Not sure it is solvable, short of inventing a language no one will bother to speak.
And you're on the money, again. When it comes to gender, the possessive overtone gets a cultural enhancement exceeding the already troublesome norm.
Man, that's good.
Thx.
Perhaps "companion" would work.
Anon,
I would still have to write "my" companion.
It's the "my" that I loathe. It's the "my" which reduces relation to possession.
Thank you,
Jack
"The wife" is popular slang here in England.
Agree on all the essentials, in spirit, if you will.
The grammatical term "possessive" can be misleading.
We can distinguish a part-of-the-whole possessive, as in "my arm," from ownership/property, which is essentially a not-so-obvious extension of the whole. My car is only a part of the whole (my self) by non-obvious extension. You can credibly ask "is that your car?" but not "is that your arm?"

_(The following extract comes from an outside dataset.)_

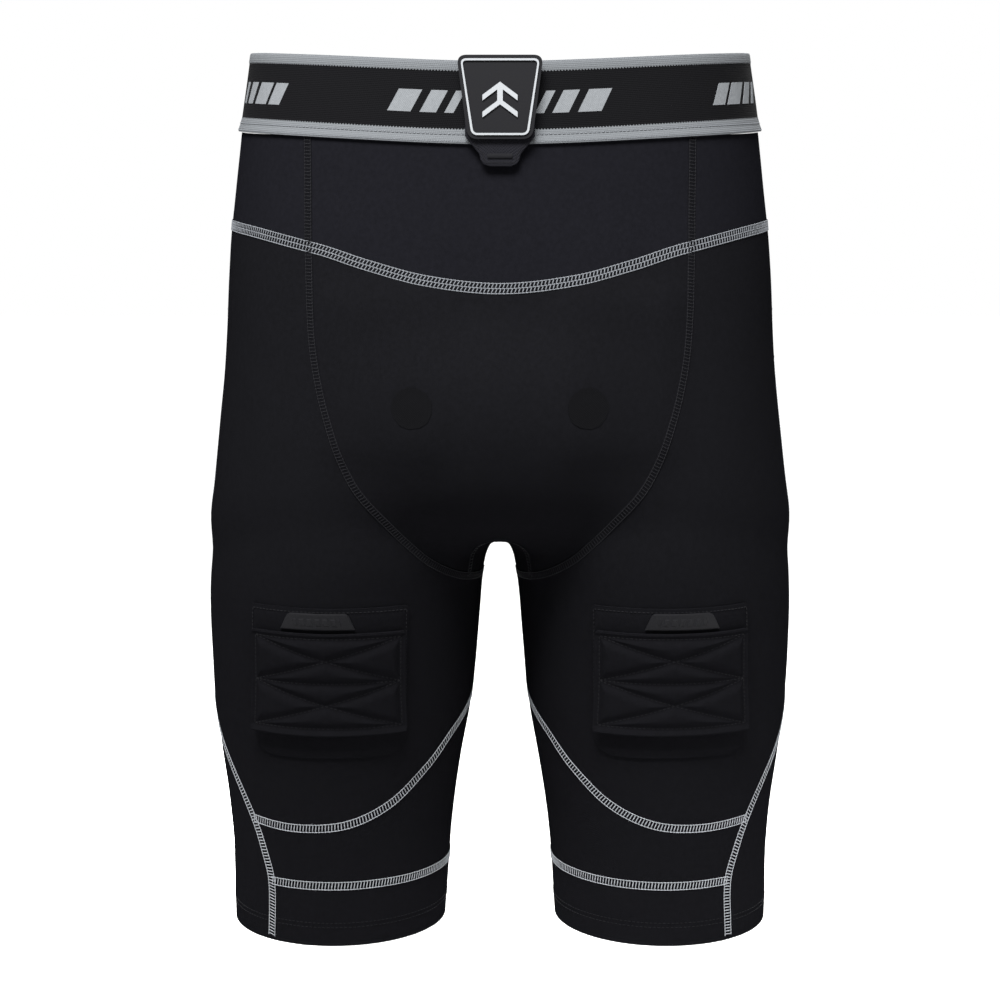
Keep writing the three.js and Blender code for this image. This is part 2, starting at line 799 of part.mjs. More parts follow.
// One face of the guard's bowl, `inset` inside its outer face.
function cupFace(inset) {
  const half = [0.14, 0.28, 0.42, 0.6, 0.76, 0.9, 0.97, 1];
  const across = [...half.map((s) => -s).reverse(), 0, ...half];
  const up = [0, 0.03, 0.1, 0.22, 0.36, 0.5, 0.64, 0.78, 0.9, 0.97, 1];
  return up.map((t) => {
    const z = lerp(cupBottom + inset, cupTop - inset, t);
    const reach = cupShare(t) * cupHalfWidth - inset;
    return across.map((s) => {
      const x = s * reach;
      const bulge = Math.sqrt(1 - Math.pow(Math.abs(s), 6)) * Math.sqrt(1 - Math.pow(Math.abs(2 * t - 1), 8));
      const front = facing(x, z).y + fabric + cupClearance + inset;
      return v(x, lerp(rimY(z), front, bulge), z);
    });
  });
}

function cupShell() {
  const bowl = solidOf(closedSheet(cupFace(0), cupFace(cupWall)));
  const vent = (x) => {
    const bore = new THREE.CylinderGeometry(cupVentRadius, cupVentRadius, 300, 28);
    bore.translate(x, 0, cupBottom + cupVentRise);
    return solidOf(bore);
  };
  return geometryOf(bowl.subtract(vent(cupVentHalfSpan)).subtract(vent(-cupVentHalfSpan)));
}

function cupCushion() {
  const outline = (inset) => {
    const side = shares(14).map((t) => {
      const half = Math.max(cupShare(t) * cupHalfWidth - inset, cushionWidth);
      return new THREE.Vector2(half, lerp(cupBottom + inset, cupTop - inset, t));
    });
    return [...side, ...side.map((p) => new THREE.Vector2(-p.x, p.y)).reverse()];
  };
  const shape = new THREE.Shape(outline(0));
  shape.holes.push(new THREE.Path(outline(cushionWidth)));
  const options = { depth: cushionThickness, bevelEnabled: false, curveSegments: 1 };
  const geometry = new THREE.ExtrudeGeometry(shape, options);
  geometry.rotateX(Math.PI / 2);
  const lean = new THREE.Matrix4().makeShear(0, 0, 0, 0, 0, leanBack);
  geometry.applyMatrix4(lean);
  geometry.translate(0, rimY(0) + layerGap + cushionThickness, 0);
  return geometry;
}

// The front seams' x at a height, down the U seam.
function seamHalf(z) {
  const seam = new THREE.CatmullRomCurve3(frontU);
  let [above, below] = [0, 1];
  for (let i = 0; i < 30; i++) {
    const mid = (above + below) / 2;
    if (seam.getPoint(mid).z > z) above = mid;
    else below = mid;
  }
  return seam.getPoint(above).x;
}

// The mesh back wall and floor of the cup pocket: a trough that meets the front panels at its edges.
function pocketLiner() {
  const floorLevel = cupBottom - pocketRoom - linerThickness - 1;
  const up = [0, 0.03, 0.1, 0.2, 0.38, 0.6, 0.8].map((t) => floorLevel + t * cupHeight);
  const heights = [floorLevel - 0.01, ...up, cupTop + linerAbove];
  const face = (inset) =>
    heights.map((z, row) => {
      const share = (z - cupBottom) / cupHeight + 0.05;
      const wide = cupShare(Math.min(share, cupWidest)) * cupHalfWidth + pocketRoom;
      const edge = Math.max(seamHalf(Math.min(z, yokeFrontHeight)) - linerMargin, wide + 1);
      const corner = wide - inset * 0.6;
      const side = lerp(edge, corner, 0.6);
      const front = (x) => facing(x, z).y + fabric + linerSeam;
      const back = rimY(z) + layerGap + cushionThickness + pocketRoom - inset;
      const columns = [edge - inset * 0.6, side, corner, corner / 2, 0];
      const depths = [front(edge), lerp(front(edge), back, 0.5), back, back, back];
      const half = columns.map((x, c) => v(x, row === 0 ? front(x) : depths[c], row < 2 ? z + inset : z));
      return [...half, ...half.slice(0, -1).map((p) => v(-p.x, p.y, p.z)).reverse()];
    });
  return closedSheet(face(linerThickness), face(0));
}

// ---------------------------------------------------------------- closure tab

function plate(shape, near, thickness) {
  const options = { depth: thickness, bevelEnabled: false, curveSegments: 8 };
  const geometry = new THREE.ExtrudeGeometry(shape, options);
  geometry.rotateX(Math.PI / 2);
  geometry.translate(0, -near, 0);
  return geometry;
}

// Cuts a hole with the outline of `inner`, a shape drawn the same way round.
function pierce(shape, inner) {
  shape.holes.push(new THREE.Path(inner.getPoints(8).reverse()));
  return shape;
}

function box(width, depth, height, x, y, z) {
  const geometry = new THREE.BoxGeometry(width, depth, height);
  geometry.translate(x, y, z);
  return geometry;
}

// A trapezoid with round corners, wider at the top; `inset` shrinks it evenly.
function badgeShape(inset) {
  const r = badgeCorner - inset;
  const [top, bottom] = [badgeAbove - inset, -badgeBelow + inset];
  const [wide, narrow] = [badgeTopWidth / 2 - inset, badgeBottomWidth / 2 - inset];
  const side = new THREE.Vector2(wide - narrow, top - bottom).normalize();
  const shape = new THREE.Shape();
  shape.moveTo(-wide + r, top);
  shape.lineTo(wide - r, top);
  shape.quadraticCurveTo(wide, top, wide - side.x * r, top - side.y * r);
  shape.lineTo(narrow + side.x * r, bottom + side.y * r);
  shape.quadraticCurveTo(narrow, bottom, narrow - r, bottom);
  shape.lineTo(-narrow + r, bottom);
  shape.quadraticCurveTo(-narrow, bottom, -narrow - side.x * r, bottom + side.y * r);
  shape.lineTo(-wide + side.x * r, top - side.y * r);
  shape.quadraticCurveTo(-wide, top, -wide + r, top);
  return shape;
}

function rectangle(width, high, low) {
  const shape = new THREE.Shape();
  shape.moveTo(-width / 2, low);
  shape.lineTo(width / 2, low);
  shape.lineTo(width / 2, high);
  shape.lineTo(-width / 2, high);
  shape.closePath();
  return shape;
}

// A generic mark: two chevrons on a short spine.
function emblemShape() {
  const half = 9.5;
  const stroke = 3;
  const rise = 7;
  const pitch = 9;
  const spine = 1.5;
  const middle = (badgeAbove - badgeBelow) / 2;
  const high = middle + pitch / 2 + rise / 2;
  const low = high - pitch;
  const shape = new THREE.Shape();
  shape.moveTo(0, high);
  shape.lineTo(half, high - rise);
  shape.lineTo(half, high - rise - stroke);
  shape.lineTo(spine, high - stroke - (rise * spine) / half);
  shape.lineTo(spine, low - (rise * spine) / half);
  shape.lineTo(half, low - rise);
  shape.lineTo(half, low - rise - stroke);
  shape.lineTo(0, low - stroke);
  shape.lineTo(-half, low - rise - stroke);
  shape.lineTo(-half, low - rise);
  shape.lineTo(-spine, low - (rise * spine) / half);
  shape.lineTo(-spine, high - stroke - (rise * spine) / half);
  shape.lineTo(-half, high - rise - stroke);
  shape.lineTo(-half, high - rise);
  shape.closePath();
  return shape;
}

// The strap's front face: straight sides, then a taper to a round tip.
function tongueShape(half, top) {
  const [tip, shoulder, bottom] = [strapTipHalf, -strapShoulder, -strapTongue];
  const shape = new THREE.Shape();
  shape.moveTo(-half, top);
  shape.lineTo(half, top);
  shape.lineTo(half, shoulder);
  shape.lineTo(tip + 2, bottom + tip * 0.7);
  shape.quadraticCurveTo(tip, bottom, 0, bottom);
  shape.quadraticCurveTo(-tip, bottom, -tip - 2, bottom + tip * 0.7);
  shape.lineTo(-half, shoulder);
  shape.closePath();
  return shape;
}

// In the closure's own frame the band's outer face is y = 0 and its top edge is z = 0.
const anchorY = bandThickness + layerGap;
const hingeY = anchorY + anchorThickness / 2;
const capTop = 2; // strap's fold over the band's top edge
const capThickness = 1.2;
const capGap = 0.2; // between the fold and the anchor

function closureTab() {
  const top = facing(0, bandTop(0));
  const bottom = facing(0, bandBottom(0));
  const closure = new THREE.Group();
  closure.position.set(0, top.y - bandProud, top.z);
  closure.rotation.x = -Math.atan2(top.y - bottom.y, bandHeight);
  shorts.add(closure);

  const loopNear = layerGap;
  const hookNear = loopNear + hookThickness + layerGap;
  const strapNear = hookNear + hookThickness + layerGap;
  const badgeNear = strapNear + strapThickness + layerGap;
  const reliefNear = badgeNear + badgeThickness + 0.3;

  const anchor = rectangle(anchorWidth, capGap, -anchorDrop);
  add("closure_anchor", plate(anchor, -anchorY - anchorThickness, anchorThickness), cloths(black), closure);
  const loop = rectangle(closurePatchWidth, -closurePatchTop, -closurePatchBottom);
  add("closure_loop_patch", plate(loop, loopNear, hookThickness), cloths(softBlack), closure);
  const inset = closureHookInset;
  const hook = rectangle(closurePatchWidth - 2 * inset, -closurePatchTop - inset, inset - closurePatchBottom);
  add("closure_hook_patch", plate(hook, hookNear, hookThickness), plastic(black, 0.8), closure);

  const tongue = plate(tongueShape(strapWidth / 2, capTop), strapNear, strapThickness);
  const capEnd = hingeY - capGap;
  const capStart = -strapNear - strapThickness / 2;
  const capMiddle = capTop - capThickness / 2;
  const cap = box(strapWidth, capEnd - capStart, capThickness, 0, (capStart + capEnd) / 2, capMiddle);
  add("closure_strap", geometryOf(solidOf(tongue).add(solidOf(cap))), cloths(black), closure);

  const tack = rectangle(barTackWidth, 1 - strapTongue + 2 * barTackHeight, 1 - strapTongue + barTackHeight);
  add("closure_bar_tack", plate(tack, badgeNear, 1), cloths(softBlack), closure);

  add("closure_badge", plate(badgeShape(0), badgeNear, badgeThickness), plastic(softBlack, 0.6), closure);
  const rim = pierce(badgeShape(badgeRimInset), badgeShape(badgeRimInset + badgeRimWidth));
  add("closure_badge_rim", plate(rim, reliefNear, reliefThickness), plastic(grey, 0.4), closure);
  add("closure_badge_emblem", plate(emblemShape(), reliefNear, reliefThickness), plastic(grey, 0.4), closure);
}

function sizeLabel() {
  const half = 14;
  const columns = 4;
  const low = waistHeight - bandHeight + 6;
  const high = waistHeight - 8;
  const grid = shares(2).map((t) =>
    shares(columns).map((s) => facing(lerp(-half, half, s), lerp(high, low, t), 1)),
  );
  add("size_label", cloth(grid, bandProud - bandThickness - layerGap - 0.5, 0.5), cloths(grey));
}

bodyPanels();
sockTab("sock_tab_front_left", -1, false);
sockTab("sock_tab_front_right", -1, true);
sockTab("sock_tab_back_left", 1, false);
sockTab("sock_tab_back_right", 1, true);
add("cup_shell", cupShell(), plastic(cupColour, 0.4));
add("cup_edge_cushion", cupCushion(), plastic(softBlack, 0.8));
add("pocket_liner", pocketLiner(), cloths(black));
closureTab();
sizeLabel();

export default shorts;
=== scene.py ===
import math

import bpy
import numpy as np
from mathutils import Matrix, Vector


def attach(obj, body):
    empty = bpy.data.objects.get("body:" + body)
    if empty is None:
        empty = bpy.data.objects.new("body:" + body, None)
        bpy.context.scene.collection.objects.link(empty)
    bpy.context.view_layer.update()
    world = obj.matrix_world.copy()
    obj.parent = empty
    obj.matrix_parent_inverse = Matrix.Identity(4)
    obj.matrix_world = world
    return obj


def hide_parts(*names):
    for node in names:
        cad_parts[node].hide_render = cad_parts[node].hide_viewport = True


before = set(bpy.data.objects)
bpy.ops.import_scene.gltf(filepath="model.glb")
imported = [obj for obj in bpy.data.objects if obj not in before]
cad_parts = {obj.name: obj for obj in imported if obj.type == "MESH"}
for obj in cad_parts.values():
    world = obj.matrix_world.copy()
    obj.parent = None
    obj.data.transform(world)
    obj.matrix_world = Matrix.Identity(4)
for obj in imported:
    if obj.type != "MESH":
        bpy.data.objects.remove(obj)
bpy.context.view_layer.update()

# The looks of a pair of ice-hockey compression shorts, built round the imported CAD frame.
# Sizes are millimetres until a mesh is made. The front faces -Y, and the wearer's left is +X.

MM = 0.001
DETAIL = 4  # how many times finer than the CAD's grids the cloth is

# ---------------------------------------------------------------- sizes shared with the CAD

WAIST_HEIGHT = 523
INSEAM = 230
WAIST_WIDTH = 282
WAIST_FRONT = 102
WAIST_BACK = 98
HIP_WIDTH = 351
BELLY_FRONT = 112
SEAT_BACK = 126
THIGH_FRONT = 95
THIGH_BACK = 101
HEM_WIDTH = 130
HEM_DEPTH = 131
LEG_SPACING = 198

FABRIC = 1.2
SEAM_GAP = 0.4
LAYER_GAP = 0.4
BAND_HEIGHT = 45
BAND_THICKNESS = 2
BAND_PROUD = 0.8
BAND_FRONT_DIP = 9

YOKE_SIDE_DROP = 54
YOKE_FRONT_DROP = 78
YOKE_BACK_RISE = 10
FRONT_SEAM_HALF = 106.5
APEX_HEIGHT = 142
KNEE_INNER = 143
KNEE_SIDE = 74
CUFF_SEAM = 37.5
HEM_FOLD = 14
HEM_FOLD_THICKNESS = 1
HEM_FOLD_GAP = 0.6

TAB_TURN = 87
TAB_DROP = 20
TAB_BASE = (98, 92, 1)  # width, height, thickness
FLAP = (91, 62, 2)
FLAP_DROP = 14
HOOK_MARGIN = 7
HOOK_THICKNESS = 0.8
LABEL_LOW = 43
LABEL_HIGH = 34
LABEL_TURN = 84
LABEL_HEIGHT = 10
LABEL_THICKNESS = 1.2
LABEL_CLEAR = 0.36  # how much farther out than the CAD's its back is
FLAP_SWING = 1.6

CUP_RISE = 34
CUP_HEIGHT = 127
CUP_LEAN = 14.5
CUP_RIM_DEPTH = 68
CUP_HALF = 96
CUP_WALL = 3
CUP_CLEARANCE = 1.2
VENT_RADIUS = 11.5
VENT_HALF_SPAN = 48.5
VENT_RISE = 62
CUSHION_WIDTH = 8
CUSHION_THICKNESS = 5
LINER_ABOVE = 11
LINER_MARGIN = 3
LINER_SEAM = 1.8
LINER_THICKNESS = 0.9
POCKET_ROOM = 1.6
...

In Japanese, there's a possessive article, の, that has a broader scope than English possessives. の is often used to show little more than relation or affiliation (a third category alongside part-of-the-whole and ownership). This happens in English as well. Las Vegas('s) strippers (arguably part-of-the-whole as well), the Duke of Orange (Orange's Duke), my friend. No one thinks I own my friend. Usage dictates that, as opposed to the grammatical term "possessive."

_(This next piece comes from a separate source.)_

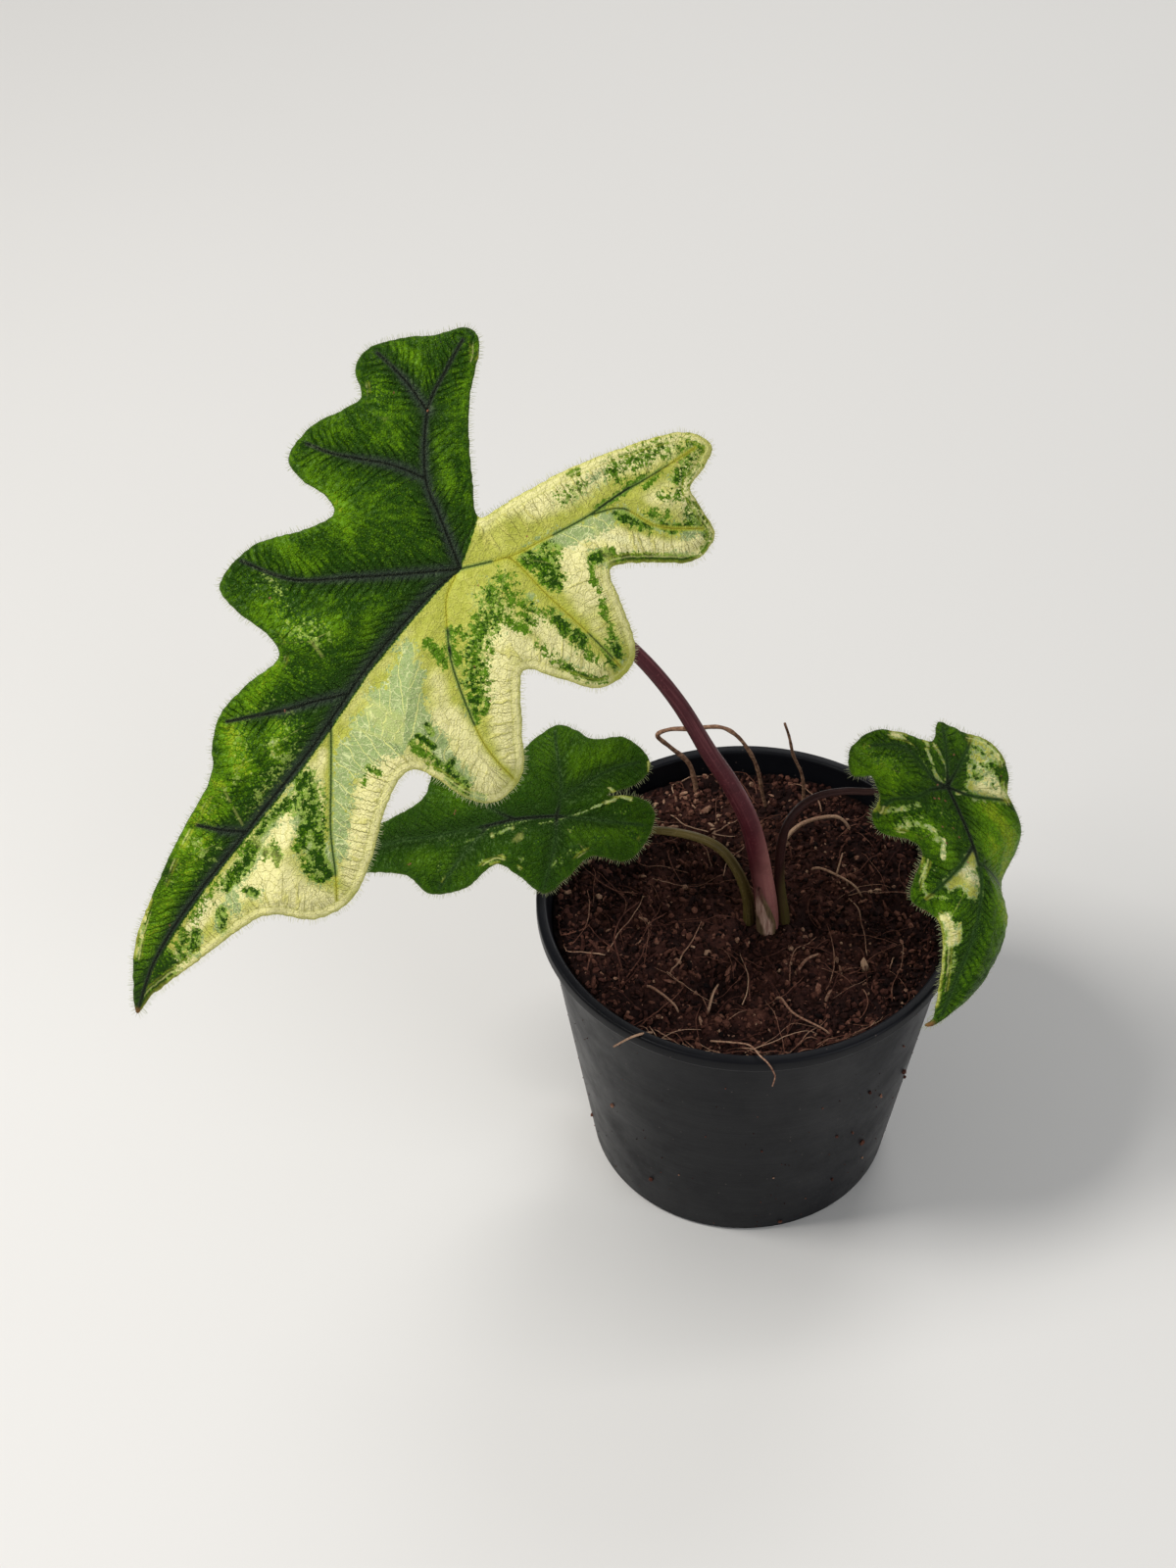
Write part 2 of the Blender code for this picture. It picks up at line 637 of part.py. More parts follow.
def relief(leaf, point, veins, outline):
    """The blade puffs up between its veins and rolls down at its edge."""
    height, width = leaf["puff"]
    drop, reach = leaf["roll"]
    vein = min(distance_to(point, line) for line in veins)
    edge = distance_to(point, outline)
    return height * (1 - math.exp(-(vein / width) ** 2)) - drop * math.exp(-edge / reach)


def make_blade(name, leaf, look):
    step = leaf["step"]
    outline = smooth_loop(leaf["edge"], step * 0.62)
    veins = [smooth_path(line, step) for line in leaf["veins"]]
    closed = [*outline, outline[0]]
    taken = list(outline)
    for line in veins:
        taken += [p for p in line if min((p - q).length for q in taken) > step * 0.5]
    reach = max(p.length for p in outline)
    middle = Vector((0, 30))
    for spot in grid_points(reach, step):
        point = spot + middle
        if min((point - q).length for q in taken) > step * 0.55:
            taken.append(point)
    flat, _, triangles, *_ = delaunay_2d_cdt(taken, [], [list(range(len(outline)))], 1, 1e-6)
    used = sorted({i for t in triangles for i in t})
    place = {old: new for new, old in enumerate(used)}
    half = leaf["thickness"] / 2
    lifts = [relief(leaf, flat[i], veins, closed) for i in used]
    verts = [bent(leaf, flat[i].x, flat[i].y, h + half) for i, h in zip(used, lifts)]
    verts += [bent(leaf, flat[i].x, flat[i].y, h - half) for i, h in zip(used, lifts)]
    count = len(used)
    top = [[place[i] for i in t] for t in triangles]
    under = [[place[i] + count for i in reversed(t)] for t in triangles]
    border = [place[i] for i in range(len(outline))]
    rim = []
    for a, b in zip(border, [*border[1:], border[0]]):
        rim += [[a, a + count, b + count], [a, b + count, b]]
    blade = add_object(name, verts, top + under + rim, look)
    smooth(blade, 60.0)
    return blade


def main():
    clear_scene()
    make_pot()
    stalks = [
        ("petiole_main", MAIN_STALK_ROUTE, MAIN_BLADE, MAIN_STALK_RADII, (0.10, 0.03, 0.035)),
        ("petiole_left", LEFT_STALK_ROUTE, LEFT_BLADE, SIDE_STALK_RADII, (0.10, 0.12, 0.03)),
        ("petiole_right", RIGHT_STALK_ROUTE, RIGHT_BLADE, SIDE_STALK_RADII, (0.08, 0.04, 0.03)),
    ]
    holes = [rootstock_body("root_hole", hole=True), sheath_body("sheath_hole", hole=True),
             loose_root_body("loose_root_hole", hole=True)]
    for name, route, leaf, radii, colour in stalks:
        smooth(stalk_body(name, route, leaf, radii, material(name + "_skin", colour, 0.45)))
        holes.append(stalk_body(name + "_hole", route, leaf, radii, hole=True))
    root_skin = material("root_skin", (0.30, 0.18, 0.10), 0.8)
    smooth(rootstock_body("rootstock", root_skin))
    smooth(loose_root_body("loose_root", root_skin))
    smooth(sheath_body("sheath", material("dry_sheath", (0.42, 0.30, 0.18), 0.8)))
    make_soil(holes)
    green = material("leaf_green", (0.03, 0.12, 0.01), 0.45)
    cream = material("leaf_cream", (0.45, 0.50, 0.10), 0.45)
    make_blade("leaf_main", MAIN_BLADE, cream)
    make_blade("leaf_left", LEFT_BLADE, green)
    make_blade("leaf_right", RIGHT_BLADE, green)


main()
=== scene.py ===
"""Looks of the young potted alocasia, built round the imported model.

Shapes are worked out in millimetres and written as meshes in metres. Each blade is drawn flat in
(u, v), as in the part's source, bent into place, and given finer relief, painted tones and hairs.
"""
import math
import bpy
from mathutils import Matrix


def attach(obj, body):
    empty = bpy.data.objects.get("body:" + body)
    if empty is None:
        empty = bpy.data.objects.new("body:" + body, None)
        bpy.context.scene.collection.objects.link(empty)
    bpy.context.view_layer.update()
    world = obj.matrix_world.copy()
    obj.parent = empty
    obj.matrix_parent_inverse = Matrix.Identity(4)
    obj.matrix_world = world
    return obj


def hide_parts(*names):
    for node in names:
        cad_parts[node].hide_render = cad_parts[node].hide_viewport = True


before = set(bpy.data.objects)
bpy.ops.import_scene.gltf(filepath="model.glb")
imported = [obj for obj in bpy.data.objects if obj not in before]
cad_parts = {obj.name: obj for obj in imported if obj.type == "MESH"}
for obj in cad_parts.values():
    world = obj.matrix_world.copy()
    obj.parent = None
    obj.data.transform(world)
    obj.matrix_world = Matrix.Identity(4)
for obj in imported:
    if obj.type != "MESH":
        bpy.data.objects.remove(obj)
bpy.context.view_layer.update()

from types import SimpleNamespace

import bpy
import numpy as np
from mathutils import Vector, noise
from mathutils.geometry import delaunay_2d_cdt

MM = 0.001

# Camera, fitted to the photograph, in metres
CAMERA_PLACE = (-0.0454, -0.6622, 0.8355)
CAMERA_TILT = math.radians(43.72)
CAMERA_LENS = 81.0
CAMERA_SENSOR = 36.0

# Floor and lights, in metres and watts
FLOOR_REACH = 4.0
FLOOR_DROP = 0.0002
WORLD_GREY = 0.90
WORLD_STRENGTH = 0.26
LIGHT_TARGET = (-0.04, 0.0, 0.15)
# Each light is (name, place, size, power, colour)
LIGHTS = [
    ("key", (-0.75, -0.15, 1.05), 0.40, 13.2, (1.0, 0.98, 0.95)),
    ("fill", (0.9, -0.8, 0.7), 0.9, 6.0, (0.93, 0.96, 1.0)),
    ("back", (0.3, 0.9, 0.8), 0.6, 3.5, (1.0, 1.0, 1.0)),
]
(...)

The problem is that, historically, wives have actually been property, pointing easily to the second category of grammatical possessive in our minds. And while it would be nice to separate those three, or probably more forms (I assume my analysis is far from thorough) and give each its rightful signifier, I wonder what kind of impact it would have. I'm thinking "colored" versus "African-American." Language cooperated in that case. Maybe it had an effect, I don't know, but it surely seems mainly to have been an effect of something else.
Agree on the main point but...while "possessive" is the relevant grammatical term, it's a bit misleading.
3 ways the possessive is used (via brief, unthorough analysis):
part-of-the-whole = my arm
ownership, extension of the whole = my car
affiliation, relation = my friend, my co-worker, the Duke of Earl (Earl's Duke), Los Angeles('s) sex workers (also part-of-the-whole, FWIW)
It's only the second sense, ownership, that you reject, as the wife goes, but it's not necessarily a problem with the language.
Wives have a history of being owned and so the second use of the possessive (i.e., ownership) may prevail in the mind, but it looks to me more like a usage issue than a word issue. If we say African-American instead of negro, an easier linguistic fix, what changes? Subbing out what's embarrassing seems more like an effect than a cause.
Whoops! First post, around glass o' wine #3, didn't go through at first, hence the second post, around glass #6, attempting to recapture lost ideas of the first. Please ignore the second.
(A nicely controlled experiment, actually. Only differences were intoxication level and awareness of repetition.)